Jedenfalls kann also nun der Nachbar im materienrechtlichen Genehmigungsverfahren einwenden, dass zu Unrecht keine UVP durchgeführt worden sei. Die Genehmigungsbehörde darf ihm nicht bloß den rechtskräftigen UVP-Feststellungsbescheid entgegenhalten und auf dessen Bindungswirkung (im Sinne der früheren Judikatur des VwGH) verweisen. Sie muss sich mit den gegen diesen Bescheid vorgebrachten Gründen auseinander setzen und - unter gerichtlicher Nachprüfung durch die Verwaltungsgerichte und den VwGH - quasi als Vorfrage für ihre Zuständigkeit entscheiden, ob sie dem Ergebnis des UVP-Feststellungs- oder Einzelfallprüfungsverfahrens folgt. Dabei kann sie durchaus die Gutachten und sonstigen Verfahrensunterlagen des Feststellungsverfahrens heranziehen, hätte dem Nachbarn aber Gelegenheit zur Stellungnahme dazu zu geben (vgl zur Zulässigkeit der Heranziehung und Verwertung von in einem anderen Verfahren aufgenommenen Beweisen: VwGH 27.8.2014, Ro 2014/05/0057 mwN).
 
Für jene Verfahren, in denen der Nachbar die UVP-Pflicht des Projektes trotz Vorliegen eines negativen Feststellungsbescheides eingewendet hat, würde dies daher bedeuten, dass die Genehmigungsbehörde den Nachbarn auffordert, sich zum Feststellungsbescheid und den diesem zugrunde liegenden Beweisen zu äußern, und dann darüber - nötigenfalls nach Ergänzung der schon vorliegenden Gutachten - entscheidet, ob sie dem Ergebnis des UVP-Feststellungsverfahrens folgt. 

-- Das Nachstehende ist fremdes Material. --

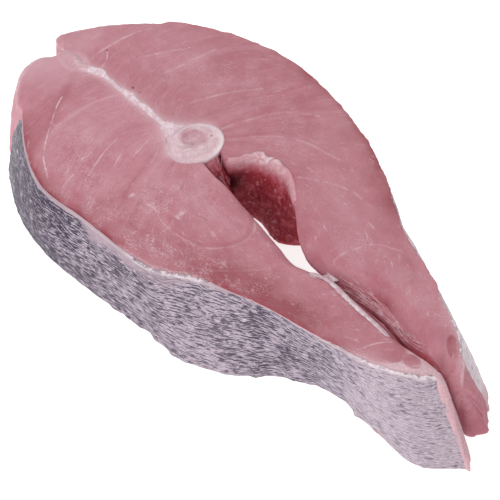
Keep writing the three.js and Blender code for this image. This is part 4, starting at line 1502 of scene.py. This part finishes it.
# %% Floor, light and camera
FLOOR_HALF = 3.0
LAMPS = [  # name, azimuth, elevation, distance and size in metres, power in watts
    ("window light", 5, 38, 0.9, 0.7, 4.4),
    ("back light", 218, 50, 0.9, 0.45, 2.2),
]
CAMERA = {"azimuth": 47.0, "elevation": 50.0, "distance": 450.0, "target": (4.3, -7.0, 12.0),
          "sensor": 36.0, "lens": 115.02}

floor_mesh = bpy.data.meshes.new("floor")
floor_mesh.from_pydata([(x * FLOOR_HALF, y * FLOOR_HALF, 0)
                        for x, y in ((-1, -1), (1, -1), (1, 1), (-1, 1))], [], [(0, 1, 2, 3)])
acrylic, tree = new_material("opal acrylic sheet, lit from below")
shader = add_node(tree, "BsdfPrincipled", {
    "Base Color": linear("#c8c8c8"), "Roughness": 0.9, "Emission Color": linear("#ffffff"),
    "Emission Strength": 0.8})
add_node(tree, "OutputMaterial", {"Surface": shader})
floor_mesh.materials.append(acrylic)
floor = bpy.data.objects.new("floor", floor_mesh)
floor.location.z = -0.0002
bpy.context.scene.collection.objects.link(floor)

world = bpy.data.worlds.new("studio")
world.use_nodes = True
background = world.node_tree.nodes["Background"]
background.inputs["Color"].default_value = linear("#ffffff")
background.inputs["Strength"].default_value = 0.5
bpy.context.scene.world = world
bpy.context.scene.view_settings.view_transform = "Standard"


def direction(azimuth, elevation):
    """A unit vector towards an azimuth, counted from the front, and an elevation."""
    a, e = math.radians(azimuth), math.radians(elevation)
    return np.array([math.sin(a) * math.cos(e), -math.cos(a) * math.cos(e), math.sin(e)])


def aim(thing, place, target):
    """Puts a lamp or the camera at a place and turns it to a target."""
    thing.location = place
    thing.rotation_mode = "QUATERNION"
    thing.rotation_quaternion = (Vector(target) - Vector(place)).to_track_quat("-Z", "Y")
    bpy.context.scene.collection.objects.link(thing)


for name, azimuth, elevation, distance, size, power in LAMPS:
    lamp = bpy.data.lights.new(name, "AREA")
    lamp.size = size
    lamp.energy = power
    aim(bpy.data.objects.new(name, lamp), direction(azimuth, elevation) * distance, (0, 0, 0.01))

lens = bpy.data.cameras.new("camera")
lens.sensor_width = CAMERA["sensor"]
lens.lens = CAMERA["lens"]
lens.clip_start = 0.01
target = (np.array(CAMERA["target"]) + SHIFT) * MM
camera_place = direction(CAMERA["azimuth"], CAMERA["elevation"]) * CAMERA["distance"] * MM
camera = bpy.data.objects.new("camera", lens)
aim(camera, target + camera_place, target)
bpy.context.scene.camera = camera
print("camera at", [round(v, 3) for v in camera.location])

Ist das verwaltungsbehördliche Genehmigungsverfahren schon abgeschlossen und gegen die Genehmigung eine Beschwerde bzw Revision bereits beim Verwaltungsgericht oder VwGH anhängig, könnte diese Äußerungsmöglichkeit und die Überprüfung der UVP-Feststellung auch noch dort nachgeholt werden. Da Art 47 GRC ohnehin einen wirksamen Rechtsbehelf bei einem Gericht verlangt, spricht nichts dagegen, dass die Überprüfung (erst) durch das Gericht - und nicht schon zuvor bei der Verwaltungsbehörde - erfolgt. Gegen deren Entscheidung müsste ja ohnehin wieder ein gerichtlicher Rechtsbehelf zur Verfügung stehen!
 
Insgesamt wäre das wohl eine praktikable Lösung für die österreichischen Verfahren, solange es noch keine Neuregelung durch den Gesetzgeber gibt.

Dieser wird aber wohl nun eher den Nachbarn jene Beschwerdemöglichkeit gegen den UVP-Feststellungsbescheid an das BVwG einräumen, die die Umweltorganisationen schon haben. Womit gegen die Bindungswirkung von UVP-Feststellungsbescheiden dann nichts mehr eingewendet werden könnte, der Weg zur Anlagengenehmigung sich aber weiter verzögern kann.